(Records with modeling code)
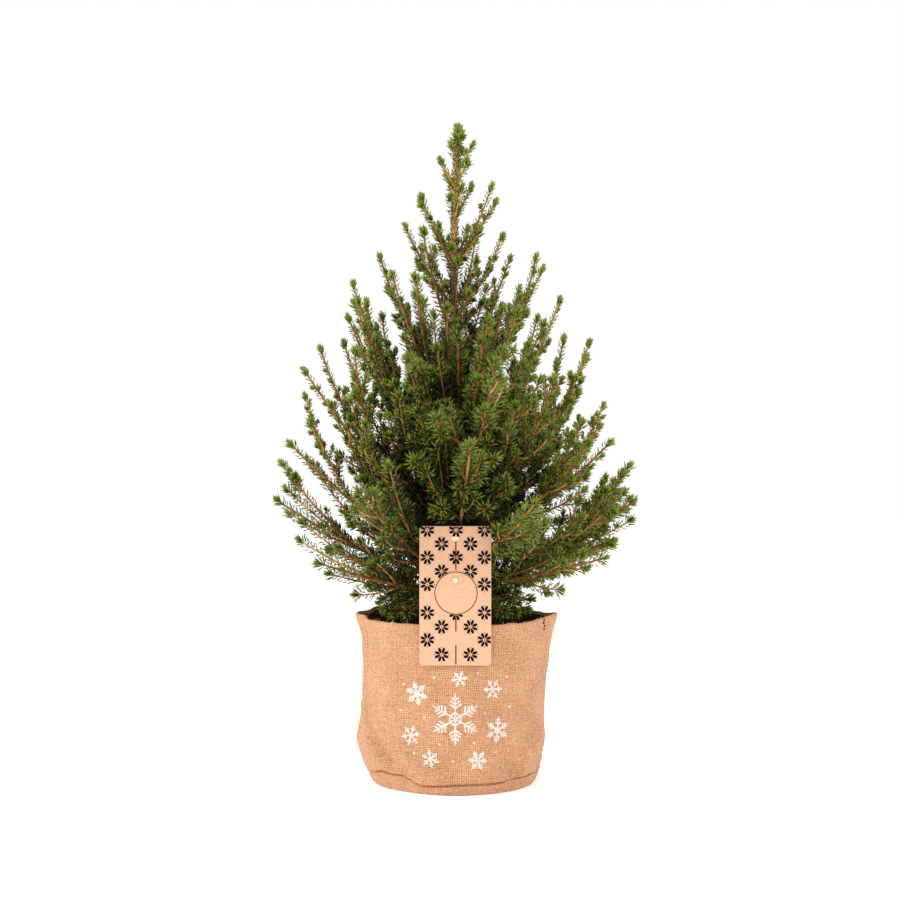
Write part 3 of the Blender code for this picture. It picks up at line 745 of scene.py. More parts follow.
# lengths, spreads and the like are given for the crown's sides, "lush" ones for its front and back
needleRule = {
    "perMetre": (960, 1250), "length": 0.0050, "lushLength": 0.0082, "lengthRange": (0.80, 1.15),
    "spread": (47.0, 62.0), "width": (0.00084, 0.00060), "bow": 0.20, "bellyAt": 0.30,
    # degrees round a lush shoot that stay bare at its outer underside, and the bare end under each tuft
    "bareSector": 96.0, "bare": 0.0020,
    "tuftLength": 0.0090, "lushTuftLength": 0.0030, "tuftFlare": -0.06, "tuftSpread": (5.0, 31.0),
    "lushTuftSpread": 44.0, "sideTuft": 0.92, "tuftBelly": 0.66, "tuftWidth": 1.16, "tuftZone": 0.0046,
    "pieceLimit": 32000,
    # kind of shoot: bare share at its foot, density, length of its needles, radius of its stem,
    # needles in its tuft
    "kinds": (
        (limbs, 0.24, 1.0, 1.0, 0.0013, 26), (leader, 0.10, 2.2, 1.15, 0.0016, 100),
        (laterals, 0.03, 1.0, 0.98, 0.0010, 24), (branchlets, 0.04, 1.0, 0.88, 0.0009, 18),
        (spurs, 0.05, 1.0, 0.64, 0.0006, 11),
    ),
}
# no needle stands further out of the solids' box than this
needleReach = np.array(cadBox) + np.array(((-0.006,), (0.006,)))


def sowNeedles(shoots, shoot, order, share, spread, size, stemRadius, bareHalf, tuft):
    # foot on the stem's skin, tip out on a cone round the shoot's way, none at the shoot's outer underside
    number = shoots["number"][shoot]
    root, way = alongCurve(shoots, share, shoot), curveWay(shoots, share, shoot)
    under = unit(root * (1, 1, 0)) - 0.35 * upward
    across = unit(under - way * (under * way).sum(1, keepdims=True))
    over = np.cross(way, across)
    turn = (order * goldenAngle / 360 + 0.15 * chance(number, order, 12)) % 1.0
    turn = np.radians(between(bareHalf, 360 - bareHalf, turn))[:, None]
    out = across * np.cos(turn) + over * np.sin(turn)
    spread = np.radians(spread)[:, None]
    heading = way * np.cos(spread) + out * np.sin(spread)
    size = size * between(*needleRule["lengthRange"], chance(number, order, 14))
    base = root + out * stemRadius * 0.6
    tip = np.clip(base + heading * size[:, None], needleReach[0], needleReach[1])
    return {"base": base, "tip": tip, "out": out, "tuft": tuft, "number": number, "order": order}


def scatterNeedles(shoots, firstShare, density, scale, stemRadius, tuftCount):
    # needles in a golden-angle spiral along each shoot, and a tuft that closes round its tip
    rule = needleRule
    length = curveLength(shoots)
    upper = np.interp(shoots["tip"][:, 2], (0.36, 0.50), (0.0, 1.0))
    lush = lushness(shoots) * (1 - 0.6 * upper)
    density = density * between(1.0, 1.25, upper)
    spacing = 1 / (density * between(*rule["perMetre"], lush))
    covered = np.maximum(length * (1 - firstShare) - rule["bare"], spacing)
    shoot, order, place = spreadPlaces(covered, spacing)
    share = between(firstShare, 1 - rule["bare"] / length[shoot], place)
    number = shoots["number"][shoot]
    spread = between(*rule["spread"], lush[shoot]) + 22 * (chance(number, order, 13) - 0.5)
    size = (rule["length"] + rule["lushLength"] * lush[shoot]) * scale
    bare = rule["bareSector"] / 2 * lush
    plain = np.zeros(len(shoot))
    along = sowNeedles(shoots, shoot, order, share, spread, size, stemRadius, bare[shoot], plain)
    counts = np.round(tuftCount * between(rule["sideTuft"], 1.0, lush)).astype(int)
    tufted, order = countOff(counts)
    number, place = shoots["number"][tufted], order / counts[tufted]
    share = 1 - rule["tuftZone"] / np.maximum(length[tufted], 0.008) * place ** 1.5
    widest = rule["tuftSpread"][1] + rule["lushTuftSpread"] * lush[tufted]
    spread = between(rule["tuftSpread"][0], widest, place) + 10 * (chance(number, order, 15) - 0.5)
    size = (rule["tuftLength"] + rule["lushTuftLength"] * lush[tufted]) * scale * (0.94 + 0.18 * place)
    closed = np.zeros(len(tufted))
    tufts = sowNeedles(shoots, tufted, order + 500, share, spread, size, stemRadius * 0.5, closed, closed + 1)
    widths = between(*rule["width"], lush)
    widths = np.concatenate((widths[shoot], widths[tufted] * rule["tuftWidth"]))
    return dict(join(along, tufts), width=widths)


# how old needles look, and the painted shade and light they carry: more score is younger and paler
ageAndShadeRule = {
    "fullDepth": 0.125, "sprayChance": 0.20, "ownChance": 0.50, "freshDepth": 0.085,
    # added at places across the crown, then at heights: painted light on the right side and high up, painted
    # shade in the middle and low down
    "across": ((-0.09, 0.06), (-0.03, -0.10), (0.03, -0.06), (0.07, 0.34), (0.13, 0.46)),
    "heights": ((0.22, -0.30), (0.28, -0.18), (0.34, 0.00), (0.40, 0.12), (0.46, 0.08)),
    "light": 0.88, "mid": 0.60, "deep": 0.32,
}


def dealAgesAndShade(needles):
    # tufts are fresh; the rest darkens with its depth under the crown's outline, spray by spray, partly real
    # older needles and partly painted shade
    rule = ageAndShadeRule
    depth = outlineDepth(needles["base"])
    own = chance(needles["number"], needles["order"], 23) - 0.5
    across = np.interp(needles["base"][:, 0], *np.array(rule["across"]).T)
    added = across + np.interp(needles["base"][:, 2], *np.array(rule["heights"]).T)
    spray = rule["sprayChance"] * (chance(needles["number"], 21) - 0.5)
    score = 0.95 + added - depth / rule["fullDepth"] + spray + rule["ownChance"] * own
    ages = ("light", "mid", "deep")
    aged = np.select([score > rule[age] for age in ages], ages, "shade")
    fresh = (needles["tuft"] > 0) & (depth < rule["freshDepth"]) & (own > -0.2)
    return np.where(fresh, "fresh", aged)


def needlePoints(needles):
    # a spindle of six faces: a foot, three corners of a belly that bows out, and a point
    rule = needleRule
    base, tip = needles["base"], needles["tip"]
    axis = tip - base
    size = np.linalg.norm(axis, axis=-1, keepdims=True)
    tuft = needles["tuft"][:, None] > 0
    bow = np.where(tuft, rule["tuftFlare"], rule["bow"])
    belly = base + axis * np.where(tuft, rule["tuftBelly"], rule["bellyAt"]) + needles["out"] * size * bow
    corners = belly[:, None] + spokesRound(axis / size, 3) * needles["width"][:, None, None]
    return np.concatenate((base[:, None], corners, tip[:, None]), axis=1)


needleFaces = np.array(((1, 2, 4), (2, 3, 4), (3, 1, 4), (2, 1, 0), (3, 2, 0), (1, 3, 0)))


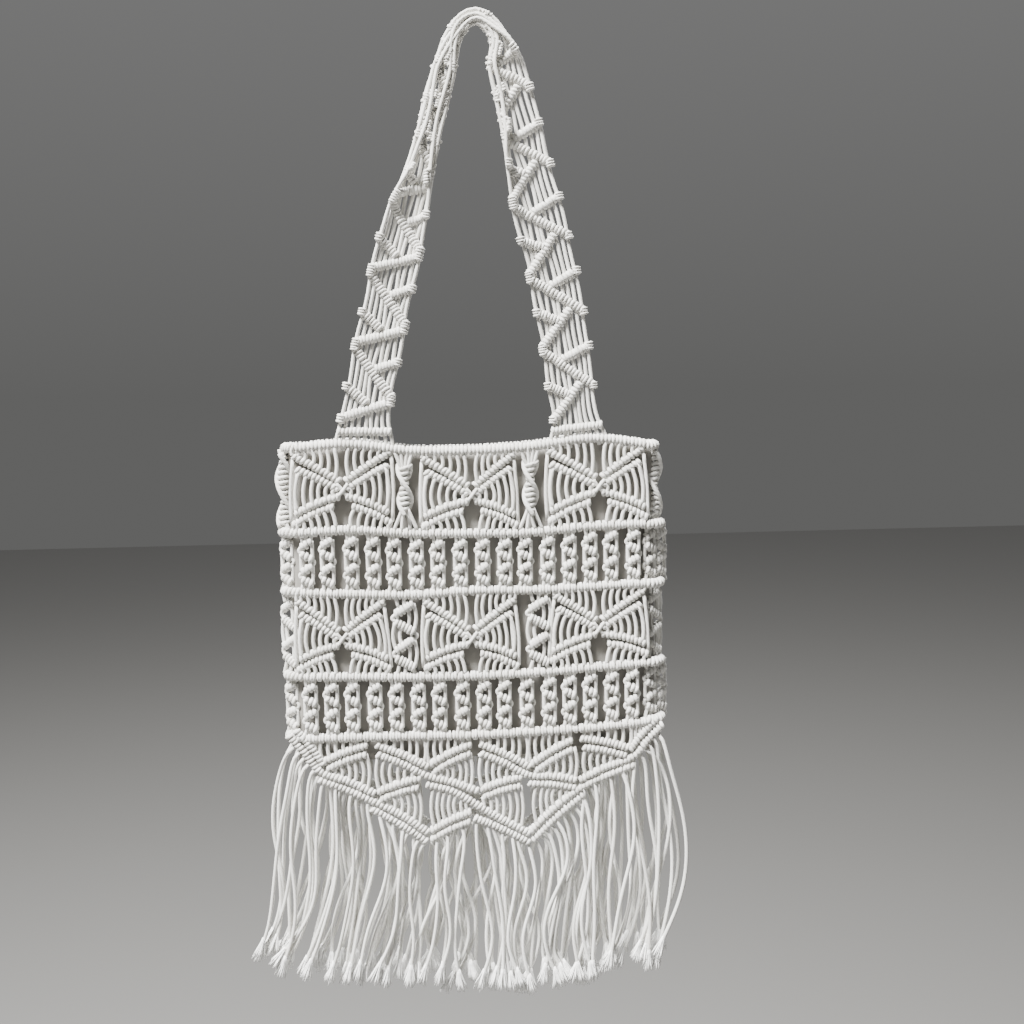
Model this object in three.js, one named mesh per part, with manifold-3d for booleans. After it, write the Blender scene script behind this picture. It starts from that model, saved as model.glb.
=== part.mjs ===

CHALLENGE -> Repeat, without change, each line of the data above from the one that contains "Model this object" through the final line, counting both.

ANSWER TO THE TASK ->
Model this object in three.js, one named mesh per part, with manifold-3d for booleans. After it, write the Blender scene script behind this picture. It starts from that model, saved as model.glb.
=== part.mjs ===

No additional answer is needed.